I love my family.  And I miss getting to spend time with them.  I had somewhat forgotten the existence of one of my cousins, because I hadn’t actually seen him in so long.  I knew he existed, of course, but it was as though I had accepted that it wasn’t ever an option to see him.  And so, it was a wonderful surprise – though I knew in my head that he would be here ahead of time – actually seeing him and spending time with him tonight.

One of the things I love about spending time with him is his musical gift.  He can be given any instrument, and, whether he has ever played it before or not, can be playing lovely music on it within a maximum of a few minutes.  We always end up humming and whistling and singing beautiful music together, whether we have an instrument or not (though we often have at least a guitar).

Tonight was no different.  He pulled out one of my favorite songs, and early on in the visit.  Oddly enough, I hadn’t listened to or sung/played the song in years, and so it was a fun surprise.  I had to look up the words, because it had been so long, but it was too good of a song not to get all the words right (“White Man” by Michael Gungor Band).

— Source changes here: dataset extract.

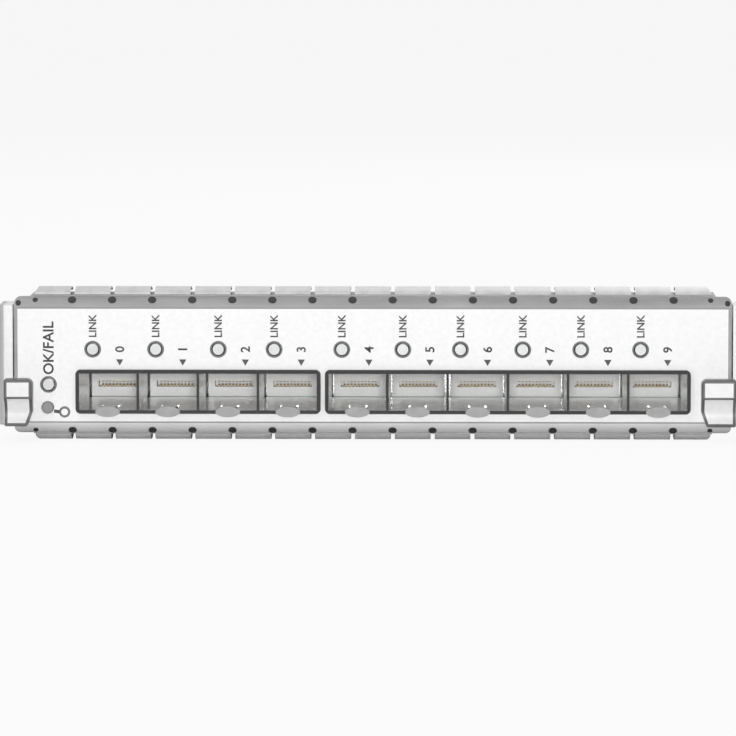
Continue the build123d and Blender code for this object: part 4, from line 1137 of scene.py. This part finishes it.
# %% Capacitor feet and marks
FOOT_WIDTH = 6.4 * MM
FOOT_TALL = 0.9 * MM
foot = add_block(FOOT_WIDTH, FOOT_WIDTH, FOOT_TALL, Matrix.Translation((0, 0, FOOT_TALL / 2)))
corners = [
    edge for edge in foot.edges
    if abs(edge.verts[0].co.z - edge.verts[1].co.z) > FOOT_TALL / 2 and edge.verts[0].co.x > 0
]
bmesh.ops.bevel(foot, geom=corners, offset=1.4 * MM, segments=1, affect="EDGES")
foot_mesh = end_work(foot, bpy.data.meshes.new("foot"), outward=False)
put_copies("capacitor_feet", foot_mesh, can_places, package_black)
mark = bmesh.new()
arc = [math.radians(a) for a in range(-55, 56, 10)]
mark_radius = CAN_RADIUS * 0.78
points = [(mark_radius * math.cos(a), mark_radius * math.sin(a)) for a in arc]
lower = [mark.verts.new((-x, y, CAN_TALL - 0.14 * MM)) for x, y in points]
mark.faces.new(lower)
thicken(mark, 0.05 * MM)
mark_mesh = end_work(mark, bpy.data.meshes.new("mark"), outward=False)
put_copies("capacitor_marks", mark_mesh, can_places, print_ink)

# %% Cooling plate of the module
low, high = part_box("power_module")
middle = (low + high) / 2
rib_sizes = {
    "Count": 15, "Pitch": 3.2 * MM, "Width": 1.1 * MM, "Length": high.y - low.y - 1.6 * MM,
    "Height": 2.4 * MM, "Plate": 1.0 * MM,
}
tree, into = new_tree("ribbed plate", rib_sizes)
rib = box_of(tree, into["Width"], into["Length"], into["Height"], Vertices_Y=3)
ribs, span = row_of(tree, rib, into["Count"], into["Pitch"])
root = do_math("MULTIPLY", into["Plate"], 0.9)
lift = do_math("MULTIPLY_ADD", into["Height"], 0.5, root)
centred = moved(tree, ribs, vector(tree, do_math("MULTIPLY", span, -0.5), 0, lift))
plate_width = do_math("ADD", span, do_math("MULTIPLY", into["Width"], 2.0))
base = box_of(tree, plate_width, into["Length"], into["Plate"])
base = moved(tree, base, vector(tree, z=do_math("MULTIPLY", into["Plate"], 0.5)))
end_tree(tree, joined(tree, centred, base), sink_aluminium)
ribbed = run_tree("module_cooling_plate", point_mesh("ribs", []), tree, rib_sizes)
ribbed.data.transform(Matrix.Translation((middle.x, middle.y, high.z)))

# %% Clips of the inductors
low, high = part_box("power_inductors")
CLIP_TALL = 2.2 * MM
CLIP_PITCH = 10.5 * MM
clip = add_block(0.3 * MM, 3 * MM, CLIP_TALL, Matrix.Translation((0, 0, CLIP_TALL / 2)))
bmesh.ops.bevel(clip, geom=clip.edges[:], offset=0.08 * MM, segments=2, affect="EDGES")
clip_mesh = end_work(clip, bpy.data.meshes.new("clip"), outward=False)
clip_places = [
    Vector((x, low.y + 4 * MM + k * CLIP_PITCH, BOARD_TOP))
    for x in (low.x - 0.1 * MM, high.x + 0.1 * MM) for k in range(3)
]
put_copies("inductor_clips", clip_mesh, clip_places, solder)

# %% [markdown]
# ## Pads and printed frames
# Bare gilded rings surround the board's screws, and round test pads lie between the small
# parts. White printed frames show the fitter where each larger part belongs. Pads repeat,
# so a tree copies them, and the frames differ in size, so each is built from its corners.

# %% Pads
pad_gold = new_metal(
    "pad_gold", (0.5, 0.36, 0.14), (0.66, 0.5, 0.22), 2500, (1, 1, 1), (0.25, 0.4), 1.0
)
PAD_RISE = 0.03 * MM
screw_pad = turned([
    (2.35 * MM, -PAD_RISE), (3.3 * MM, -PAD_RISE), (3.3 * MM, PAD_RISE), (2.35 * MM, PAD_RISE),
    (2.35 * MM, -PAD_RISE),
])
screw_spots = [Vector((x * MM, y * MM, BOARD_TOP)) for x, y in SCREWS]
put_copies("screw_pads", screw_pad, screw_spots, pad_gold)
test_pad = turned([(0, -PAD_RISE), (0.32 * MM, -PAD_RISE), (0.32 * MM, PAD_RISE), (0, PAD_RISE)], 8)
pad_spots = []
for x0, y0, x1, y1 in AREAS:
    for column in range(1, int((x1 - x0) / GRID_X)):
        for line in range(1, int((y1 - y0) / GRID_Y)):
            x, y = x0 + column * GRID_X, y0 + line * GRID_Y
            if dice.random() < 0.3 and is_free(x, y):
                pad_spots.append(Vector((x * MM, y * MM, BOARD_TOP)))
put_copies("test_pads", test_pad, pad_spots, pad_gold)
print(len(pad_spots), "test pads")

# %% Printed frames
white_ink = new_finish("white_ink", (0.75, 0.75, 0.72), 0.6)
lead(white_ink, tone(grain(white_ink, 3000), (0.68, 0.68, 0.65), (0.8, 0.8, 0.77)), "Base Color")
FRAME_LINE = 0.2 * MM
FRAME_RISE = 0.02 * MM


def add_frame(work, low, high):
    """A closed rectangular ring on the board, just inside two opposite corners."""
    rings = []
    for inset in (0, FRAME_LINE):
        for rise in (-FRAME_RISE, FRAME_RISE):
            corners = (
                (low[0] + inset, low[1] + inset), (high[0] - inset, low[1] + inset),
                (high[0] - inset, high[1] - inset), (low[0] + inset, high[1] - inset),
            )
            rings.append([work.verts.new((x, y, BOARD_TOP + rise)) for x, y in corners])
    outer_low, outer_high, inner_low, inner_high = rings
    for first, second in (
        (outer_low, outer_high), (outer_high, inner_high),
        (inner_high, inner_low), (inner_low, outer_low),
    ):
        for k in range(4):
            work.faces.new((first[k - 1], first[k], second[k], second[k - 1]))


work = bmesh.new()
for cx, cy, wide, deep, tall in CHIPS:
    half_wide, half_deep = wide / 2 + 1.0, deep / 2 + 0.5
    first = ((cx - half_wide) * MM, (cy - half_deep) * MM)
    add_frame(work, first, ((cx + half_wide) * MM, (cy + half_deep) * MM))
for place in can_places:
    half = 3.7 * MM
    add_frame(work, (place.x - half, place.y - half), (place.x + half, place.y + half))
for name in ("power_module", "phy_heat_sink_left", "phy_heat_sink_right", "framer_heat_sink"):
    low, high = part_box(name)
    margin = 0.7 * MM
    add_frame(work, (low.x - margin, low.y - margin), (high.x + margin, high.y + margin))
keep_mesh("printed_frames", work, white_ink)

# %% [markdown]
# ## Plugs on the bends
# Under each finger slot a clip is pressed into the bend and holds the strip; its head is
# near black, painted shade for the hole it sits in. A near-black plug sits on the bend at
# each end of the strips, and one more sits low on each upper corner; they are painted shade
# too, for the dark spots there. The axes follow the bend's radius. The clips repeat, so a
# tree copies one turned head.

# %% Plugs
BEND = 2.5 * MM
# Painted shade: near black, standing in for the shade in the holes and at the strip ends.
hole_shade_dark = new_plastic(
    "hole_shade_dark", 0.008, 0.02, 2000, (0.5, 0.7)
)


def bend_spot(x, side, outward):
    """The point of the upper (1) or lower (-1) bend where it faces this way."""
    axis_z = plate_high.z - BEND if side > 0 else plate_low.z + BEND
    return Vector((x, FACE + BEND, axis_z)) + outward * BEND


def turn_to(outward):
    """The turn that brings the Z axis to this direction."""
    return Vector((0, 0, 1)).rotation_difference(outward).to_matrix().to_4x4()


work = bmesh.new()
plugs = [(x, side, 45) for x in (-80, 80) for side in (-1, 1)] + [(-84, 1, 25), (84, 1, 25)]
for x, side, degrees in plugs:
    angle = math.radians(degrees)
    outward = Vector((0, -math.cos(angle), side * math.sin(angle)))
    place = Matrix.Translation(bend_spot(x * MM, side, outward)) @ turn_to(outward)
    bmesh.ops.create_cone(
        work, cap_ends=True, segments=20, radius1=0.72 * MM, radius2=0.55 * MM,
        depth=0.16 * MM, matrix=place,
    )
keep_mesh("bend_plugs", work, hole_shade_dark)

# %% Clip heads in the holes of the bends
head_outline = [
    (0, -0.2 * MM), (0.6 * MM, -0.2 * MM), (0.6 * MM, -0.02 * MM), (1.0 * MM, -0.1 * MM),
    (1.0 * MM, 0.06 * MM), (0.8 * MM, 0.16 * MM), (0, 0.2 * MM),
]
count = finger_sizes["Count"]
clip_xs = [(k - count / 2) * finger_sizes["Pitch"] for k in range(1, count)]
for name, side in (("clip_heads_top", 1), ("clip_heads_bottom", -1)):
    outward = Vector((0, -1, side)).normalized()
    head = turned(head_outline, 16)
    head.transform(turn_to(outward))
    put_copies(name, head, [bend_spot(x, side, outward) for x in clip_xs], hole_shade_dark)

# %% [markdown]
# ## Screw feet under the tray
# The board's standoffs are pressed into the tray from below, which leaves a thin flush foot
# with a ring round it. One turned disc is copied onto the six places.

# %% Standoff feet
disc = turned([
    (0, -0.02 * MM), (1.3 * MM, -0.02 * MM), (1.35 * MM, 0.05 * MM), (1.5 * MM, 0.05 * MM),
    (1.55 * MM, -0.04 * MM), (2.9 * MM, -0.04 * MM), (3.0 * MM, 0.02 * MM), (0, 0.02 * MM),
])
feet = [Vector((x * MM, y * MM, 0)) for x, y in SCREWS]
put_copies("standoff_feet", disc, feet, pin_steel)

As he fiddled around on the guitar, my mom and I sat with him on the porch, listening to him play, and working on our puzzle/mystery boxes we were creating for his brother’s wedding reception this weekend.  The kind of music he was playing reminded me of why I ever wanted to learn to play guitar in the first place.  I want to play John Denver and Jim Croce music, and other things similar in style.  It has always been my long-term, distant future goal, since it really isn’t the easiest music, but there are plenty of things I can learn as stepping stones (and I have learned a good bit of them).  I just don’t play when I don’t have the company of someone else’s music.  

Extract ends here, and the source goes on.